Power giant Origin Energy has warned the federal government against expanding its gas export trigger.

Liberal National Party Senator Matt Canavan. Picture: Zak Simmonds
Liberal National Party Senator Matt Canavan. Picture: Zak Simmonds

Power giant Origin Energy has warned the federal government against expanding its gas export trigger over fears the “extreme intervention” may jeopardise lucrative LNG contracts and further diminish Australia’s investment reputation.

Amid government moves to reintroduce its “big-stick” electricity market legislation in parliament this week, Origin criticised a plan to tweak the Australian Domestic Gas Security Mechanism as part of new policies to improve the east coast gas market and called for the mechanism to be culled from 2023.

“The ADGSM or any similar mechanism is an extreme form of intervention that should only be temporary,” Origin said in its submission to the government review. The ADGSM could lead to “an increased likelihood for moral hazard to the extent prospective buyers choose not to enter into contracts in anticipation of the mechanism being triggered”.

It also risked a “further diminishing of Australia’s investment reputation and an increase in the perception of sovereign risk and discouragement of future gas development due to a perception of increased regulatory risk”, Origin said.

The controversial reset of the gas industry was negotiated by Centre Alliance Senator Rex Patrick in exchange for supporting the government’s tax cuts. In addition to changes to the gas trigger it includes a long-term proposal to replicate Western Australia’s gas reservation in the eastern states along with pipeline reforms.

The ADGSM can direct Queensland LNG exporters to divert supplies to the local market if a shortfall is forecast for the following year. It has been overseen by Resources Minister Matt Canavan as a response to tight domestic supplies on the east coast but has not yet been triggered since it was introduced in July 2017. Critics including big industrial users argue the mechanism has done little to ease high local gas prices but major LNG producers like Origin — which owns a 37.5 per cent stake in the $25bn Australia Pacific project in Queensland — say gas is flowing to local manufacturers and government intervention only serves to heighten policy uncertainty.

Australia’s biggest electricity generator, AGL Energy, said a strengthened ADGSM was not the best response to alleviate pressures in the market, with more domestic gas production and even its own LNG import scheme in Victoria among potential solutions.

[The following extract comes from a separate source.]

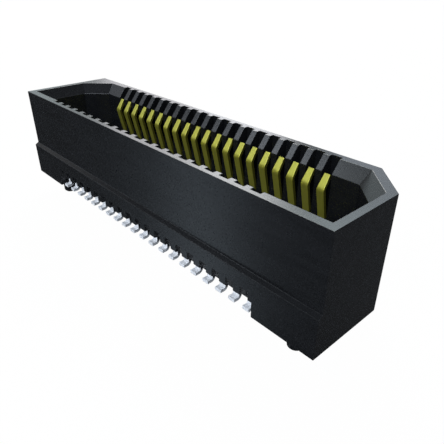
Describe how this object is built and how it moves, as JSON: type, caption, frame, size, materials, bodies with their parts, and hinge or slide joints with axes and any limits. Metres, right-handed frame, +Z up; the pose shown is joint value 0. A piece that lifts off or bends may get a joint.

“We would caution against adjustments to the mechanism that may raise longer-term risks or disincentivise further investment in new supply,” AGL said in its submission. “We are encouraged by recent actions of LNG producers and project partners to offer greater volumes of gas into the domestic market. Potential measures to regulate exports, including the ADGSM, must be carefully considered to avoid reducing incentives for upstream participants to discover, develop and commercialise new gas reserves.”

However, big gas users rubbished sovereign risk warnings made by major LNG producers and said the gas mechanism had failed to work.

“The introduction of the ADGSM has had no discernible impact on the domestic gas market from the perspective of C&I users,” the Australian Chamber of Commerce said in its submission. “There is no indication that the ADGSM is having a negative impact on Australia’s international competitiveness, investment reputation or international reputation for quality and reliability.”

The Australian Food and Grocery Council, which represents companies accounting for $73bn of the nation’s international trade, said its members faced cutting facilities and job losses as a result of high domestic gas prices.

“Higher gas prices risk a contraction in manufacturing industry activity,” the AFGC said. “The majority of Australian food and grocery manufacturers are located in southeastern states with high gas pricing, hence making them internationally uncompetitive and placing additional pressure on brand owners to close additional local manufacturing sites.”

The ADGSM review — which has been undertaken by the Department of Industry, Innovation and Science — is due to be completed by the end of September.

Queensland LNG projects led by Origin, Santos and Shell have in the past few years avoided export restrictions under the ADGSM after agreeing to provide reasonably priced gas to fill any short-term shortages.

Labor had also pledged prior to the federal election to introduce a separate gas export price trigger that would curb supplies of LNG exports, raising fears among producers about the risk of retrospective moves, which could disrupt Australia’s second-biggest export earner.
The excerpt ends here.